Stepping back away from television, cell phones, newspapers, Internet, people, problems, pets, stores, traffic....... (it's a long list, isn't it?) helps us embrace the silence again.  It helps us become re-centered. Henry David Thoreau decided that he had to retreat from civilization to be able to live deliberately, to be able to give his full measure of attention to each moment of the day;  he died in 1862!  How much more attention-diverting is life today?  We all need to find a little space to breathe, to think our own thoughts without distraction, and just BE.

Sitting on a frosty hillside, dressed in camouflage, might be just the way to do that.

Friday, January 28, 2011

The Blizzard

This is my first foray into the writing challenges presented by "The Red Dress Club". The prompt was to 
imagine you are trapped alone or with others at a single place during a ginormous blizzard or its aftermath.  Here goes...!




The news had been warning us for days. A vicious blizzard was coming our way and everyone should stock up, hole up and stay home. So I did. My husband was out of town, but I knew the drill and could prepare for a storm by myself.

My little house sits on a heavily-treed point, overlooking the lake. It's a quiet, out-of-the-way place where no one happens by--not even salesmen. In all my years here, I've never had anyone selling encyclopedias, vacuum cleaners, frozen steaks or Jesus stop here. It's one of the things I love about my home.

The firewood was stacked close to the house, the pantry was stocked and the water jugs were ready. A big snowstorm often means a power failure and then the well pump doesn't work. I thought I was well-prepared.

I was making myself a cup of Earl Grey tea when I heard a knock at my front door.
Odd.
I went to see who it was.

Standing at my door was a small, dark-haired young woman. Her plaid coat had brass buttons and very wide lapels. It must have come from a thrift store straight out of the 30s. Still, there was something hopeful and tender in her eyes. In a heavy accent she asked, "Can I come in? I am turned around."

I wouldn't usually open my door wide to a stranger, but there she stood. Cold her in old coat, young and misplaced. I let her in with a warm smile and gave her the tea I had just fixed for myself.

"Are you alright?" I asked. "Did your car break down?"

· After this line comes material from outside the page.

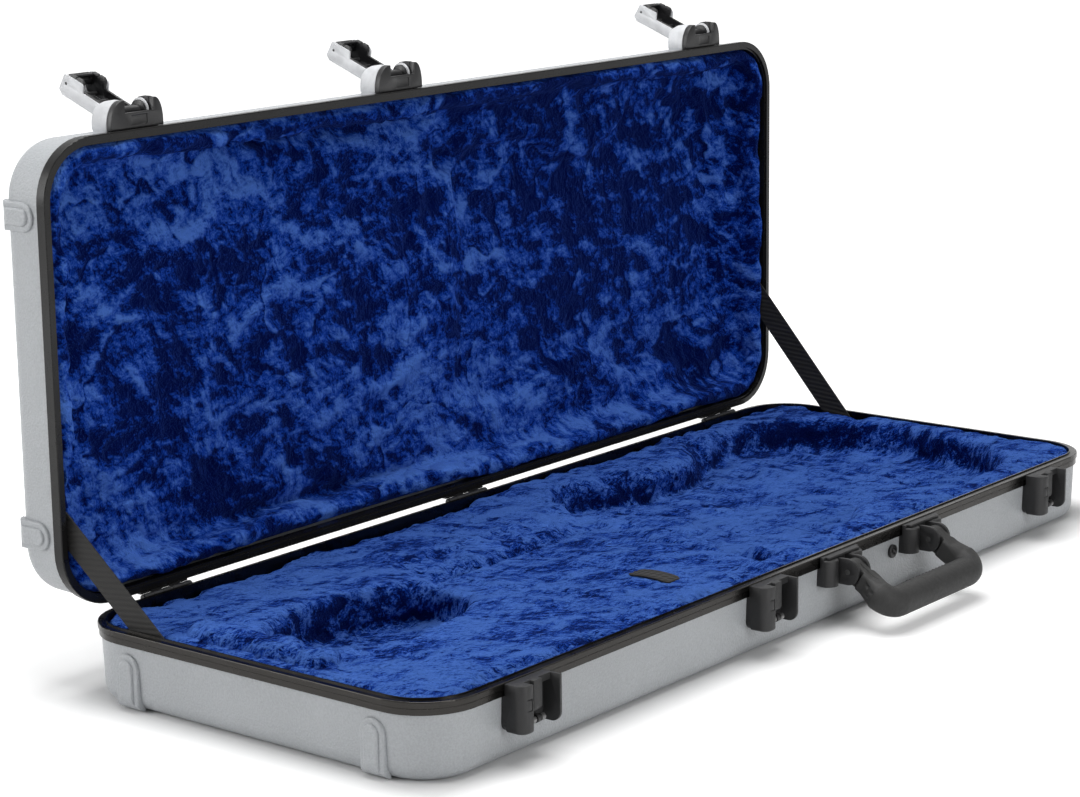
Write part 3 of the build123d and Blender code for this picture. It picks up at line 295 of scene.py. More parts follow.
def bump_and_painted_light_slope(made, vector, scale, step, detail, gain):
    """Painted light and shade of the pile, also used as a bump: a noise's slope along a step towards the
    light, lighter where it faces the light.
    """
    ahead = made.node("ShaderNodeVectorMath", {0: vector}, operation="ADD")
    ahead.inputs[1].default_value = step
    here = made.noise(vector, scale, detail, 0.6, 0.3)
    there = made.noise(ahead.outputs[0], scale, detail, 0.6, 0.3)
    return made.maths("MULTIPLY", made.maths("SUBTRACT", here, there), gain)


def crease_shade_and_highlight(made, vector, scale, gain):
    """Long thin creases that come and go, with painted shade on one side and a painted highlight on the
    other; also used as a bump.
    """
    level = made.noise(vector, scale, 2.5, 0.5, 0.2)
    edge = made.ramp(level, [(0.455, 0.5), (0.490, 0.08), (0.510, 0.95), (0.575, 0.5)])
    present = made.ramp(made.noise(vector, scale * 0.7, 1.0), [(0.42, 0.15), (0.58, 1.0)])
    swing = made.maths("MULTIPLY", made.maths("SUBTRACT", edge, 0.5), present)
    return made.maths("MULTIPLY", swing, gain)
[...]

"Car? I don't know from car. I am just turned around. Thank you for the tea. My hands feel so much warmer now."

"What is your name? Where are you from?" I asked, even though it felt like prying.

"I am Maria. I am born in Holland."

My family came from Holland, so we chatted about that for a while. Her accent made her sound like the rest of the family. The longer we talked the more the nagging little bell, ringing a single note of familiarty, clanged in my head. Something familiar, some story I had heard before was whispering fiercely at me, but I couldn't quite figure it out. I felt like I knew what she was going to say next, but we had just met. How could that be?

"I and my husband and my little boy, we came over in May. My sister and her husband and her little boy, we all came over together." Maria told me. "Mama and Papa and my brothers and sisters will come soon. Then we all be together again."

"What is your little boy's name?" I asked, just conversationally.

"Oh! He is Franciscus. Here, they call him 'little Frank'. Franciscus Jacobus. Oh, he is such a good boy. He is very serious. Such a little man already, and only 3 years old. Franciscus, he will be a fine man." Clearly, a proud mother. "And my husband. He is a fine man, too. He works very hard and he laughs. It is so nice to have a laughing man.:" Maria was a contented woman, in spite of the upheaval that coming to America must have been for her.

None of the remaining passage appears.